# Epic Action Cue (Drums Of War, Tonehammer)



## Daniel James (Jan 5, 2010)

Hey Guys,

Here is a big epic action track I am working on for a short animation type film.

http://hybridtwo.com/files/daniel/Episode%201%20No%20Gaps.mp3 (http://hybridtwo.com/files/daniel/Episo ... 20Gaps.mp3)

The music here, is split up in the film but I put it together with no gaps in between to make it easier to listen to.

I used Drums of War, Epic Toms, Epic Dhol, Symphobia and some Evolve.

Dan


----------



## stevenson-again (Jan 6, 2010)

this is stunning daniel. brilliant drum programming. i was thinking though the choir just past the middle needs to have its attack adjusted so that the attack time is not slow and bulgy. then you could get a nice legato line on what is a great section. what choir are you using btw? i use voice of the apocolypse for such sections and it works pretty well most of the time. i am wondering if maybe another choir lib might give you some extra juice. that said, maybe just sorting out the attack would do it. what do you think?

i have to say though, as a composition it's wonderful and technically really well realized. i am really impressed with the drum programming.


----------



## Hal (Jan 6, 2010)

i like too very nice Daniel 
the choir sounds sampled tho
and the fast legatos sounds fake other wise everything sounds great


----------



## Guy Bacos (Jan 6, 2010)

Great cue.

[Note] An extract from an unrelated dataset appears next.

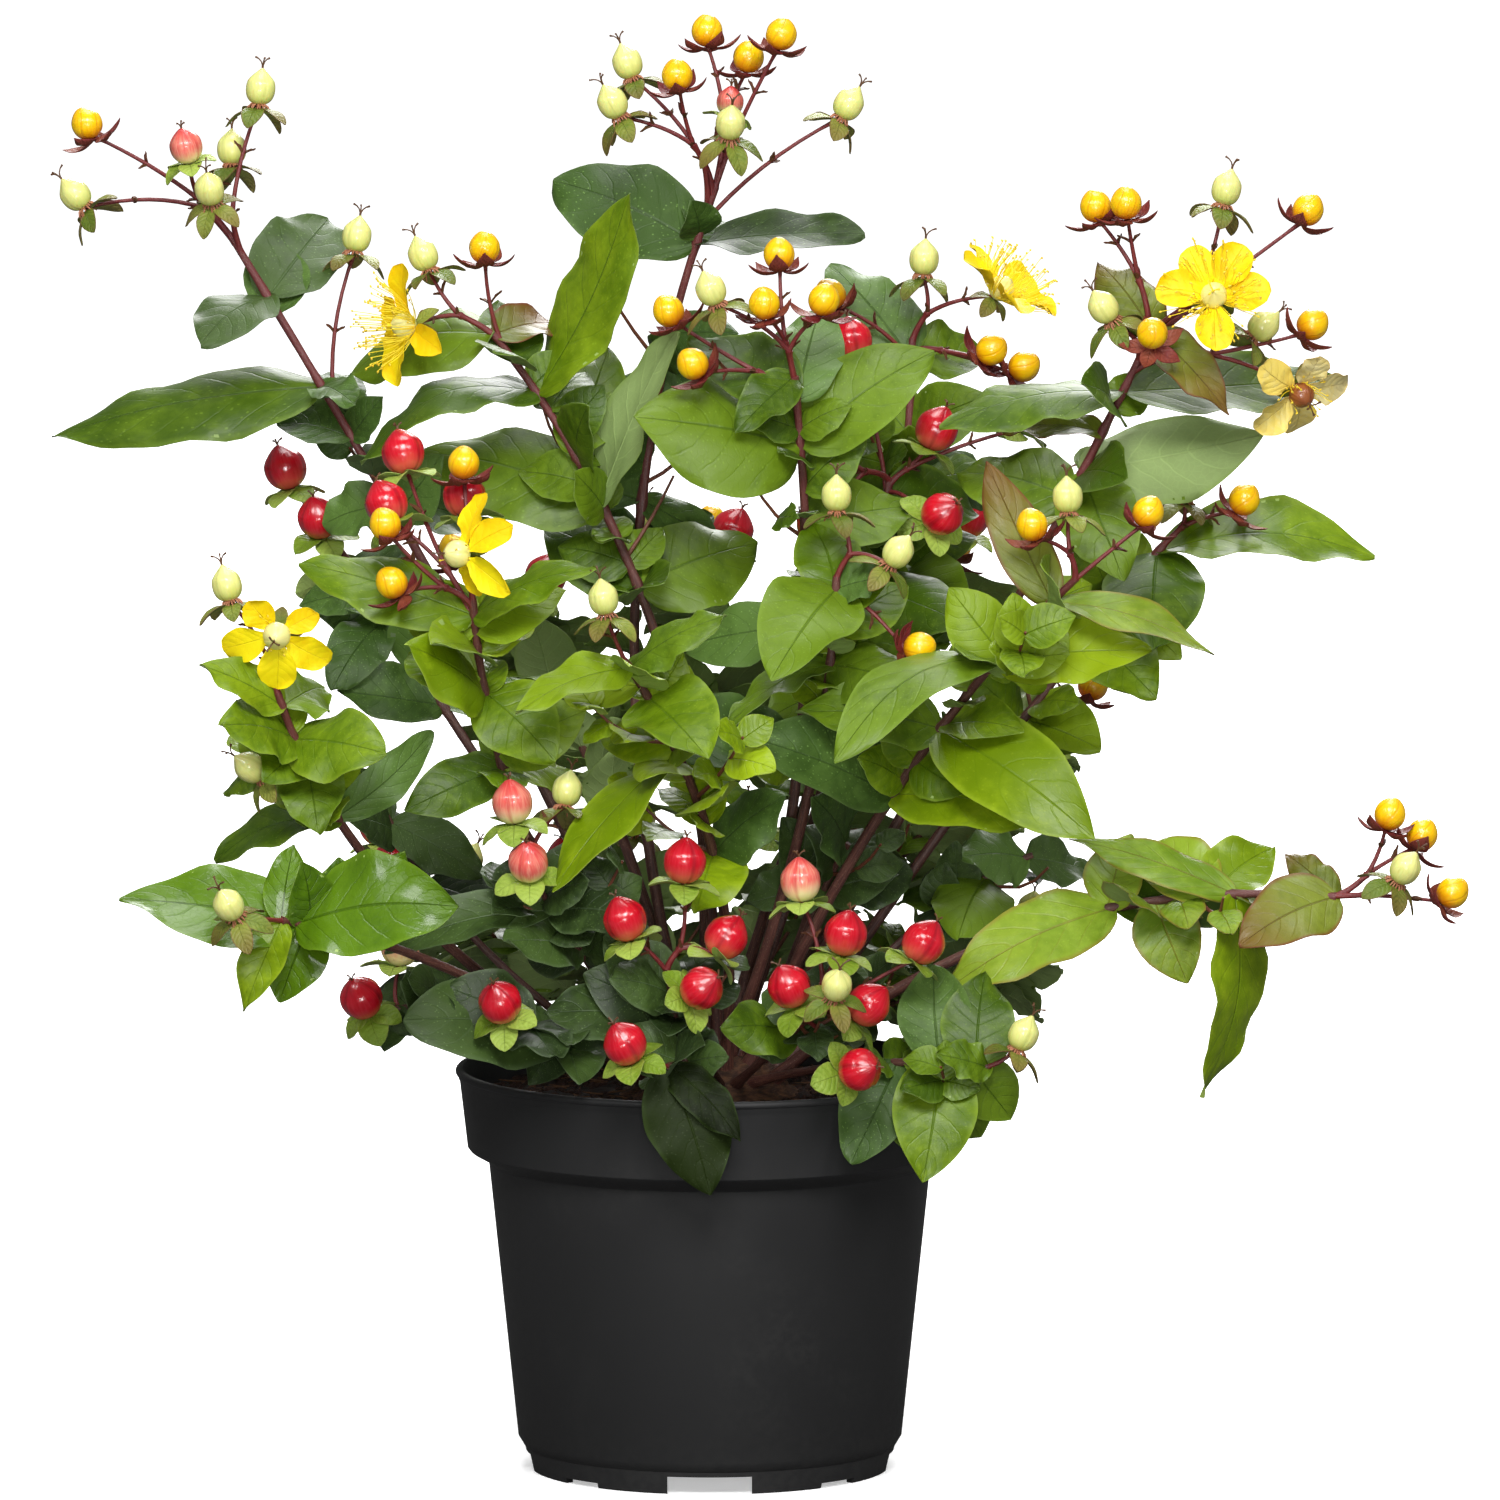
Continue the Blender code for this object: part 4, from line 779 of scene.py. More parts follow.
def back_cane(row: tuple, ring: str, kinds: Sequence[Kind]) -> Cane:
    """A cane of the far side, with crossed pairs of leaves and a few heads by rule.

    Args:
        row: Its name, direction in degrees, reach and height of its tip, leaf length and seed.
        ring: Ring of the crown that it rises from.
        kinds: Its heads.

    Returns:
        The cane.
    """
    name, turn, reach, height, leaf, seed = row
    rng = random.Random(seed)
    out = level(math.radians(turn))
    tip = out * reach + UP * height
    elbow = out * (reach * BACK_ELBOW[0]) + UP * (SOIL_TOP + (height - SOIL_TOP) * BACK_ELBOW[1])
    leaves, heads = [], []
    for k, station in enumerate(BACK_STATIONS):
        length = leaf * (1 - abs(station - BACK_LONGEST_AT))
        sideways = 90 * (k % 2)
        for half in (0, 180):
            aim = math.radians(turn + half + sideways + rng.uniform(-BACK_JITTER, BACK_JITTER))
            droop = BACK_PERK if half or sideways else BACK_DROOP
            rise = math.radians(rng.uniform(*BACK_RISE) + droop)
            flat = length * math.cos(rise)
            up = length * math.sin(rise)
            leaves.append((station, flat * math.cos(aim), flat * math.sin(aim), up))
    for k, kind in enumerate(kinds):
        jitter = rng.uniform(-BACK_HEAD_JITTER, BACK_HEAD_JITTER)
        aim = math.radians(turn + 360 * k / len(kinds) + jitter)
        spread = rng.uniform(*BACK_SPREAD)
        lift = rng.uniform(*BACK_LIFT)
        heads.append((kind, spread * math.cos(aim), spread * math.sin(aim), lift))
    return Cane(name, ring, tuple(elbow), tuple(tip), tuple(leaves), tuple(heads), GROWN)


def tries(reach: Vector) -> Iterator[Vector]:
    """A reach as it is, then turned aside, then made smaller."""
    for share in SMALLER:
        for aside in ASIDE:
            yield Matrix.Rotation(math.radians(aside), 3, "Z") @ reach * share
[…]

Love the drive of the drums.


----------



## Daniel James (Jan 6, 2010)

stevenson-again @ Wed Jan 06 said:


> this is stunning daniel. brilliant drum programming. i was thinking though the choir just past the middle needs to have its attack adjusted so that the attack time is not slow and bulgy. then you could get a nice legato line on what is a great section. what choir are you using btw? i use voice of the apocolypse for such sections and it works pretty well most of the time. i am wondering if maybe another choir lib might give you some extra juice. that said, maybe just sorting out the attack would do it. what do you think?
> 
> i have to say though, as a composition it's wonderful and technically really well realized. i am really impressed with the drum programming.



Yeah I fully agree with the choir, I think the attack is messed up a bit (its VotA Demon)

I will have a little tweak on that part and try a new render (you miss little things like that when you work....this track took about 2 hours in one go)

Cheers for the kind words guys. Anymore?

Dan


----------



## bigdog (Jan 6, 2010)

Really nice - I'm sure it's very effective with film.


----------



## Ian Dorsch (Jan 7, 2010)

Very nice Daniel. As others have mentioned, the drums sound fantastic. I'm not a fan of the choir at all, though.


----------